The defense maintained all the items were a part of a pyrotechnics show that Parr coordinated for a side business. They submitted marketing material from Parr's business dating back more than a decade to show that Parr has a long history with pyrotechnics.

Prosecutors did not deny Parr's pyrotechnics experience. They claimed, however, that Parr admitted that 17 of the devices were intended as weapons when he built them. The confession, they said, came during his initial two-hour interview with Layton Police and an agent from the Bureau of Alcohol, Tobacco and Firearms at Parr's home on Sept. 11, 2007.

According to detectives, Parr told them the items were built as re-creations of Claymore antipersonnel mines, a type of military ordnance that sprays shrapnel in only one direction. Detectives testified that Parr confessed that he made them during an "experimental phase in his life" more than 10 years ago but had never ignited any of them.

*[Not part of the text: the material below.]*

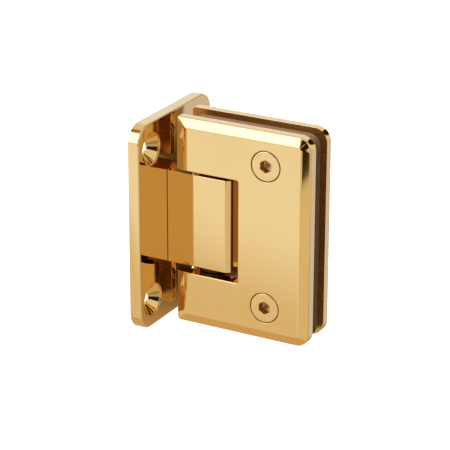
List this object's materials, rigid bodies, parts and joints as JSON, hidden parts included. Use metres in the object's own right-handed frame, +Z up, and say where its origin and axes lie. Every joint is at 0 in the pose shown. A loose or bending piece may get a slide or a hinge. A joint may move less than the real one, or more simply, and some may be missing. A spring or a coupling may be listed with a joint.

Some of the pipes were loaded with BBs and many were capped on both ends, according to police testimony and photos presented to the jury.

Mauro and Parr, who testified Wednesday and Thursday, said the BBs were a part of the pyrotechnics equipment. BBs glued to the inside of pipes would force their projectiles to spin, he said. The pipes were merely launching tools, not explosives themselves.

In his closing statement, Mauro seized on the prosecution's lack of direct evidence that Parr intended to build weapons when he made the devices. Mauro argued that besides the "experimental phase" confession, which Parr denied making, the government had no evidence regarding the central question of the trial.

"What witness came forward and said (Parr) designed these things as a weapon? They have the burden of proof," he said.

Huber countered by saying that Parr's explanation that the BBs would cause projectiles to spin in a pyrotechnics show was ludicrous.

"He's retracted every single confession he gave to investigators and he's replaced it with science that's fiction ... the rotational thing makes no sense whatsoever," Huber said.

He told the jury that if they believed the devices were clearly destructive and had no other use that they need not consider Parr's intentions when he built them.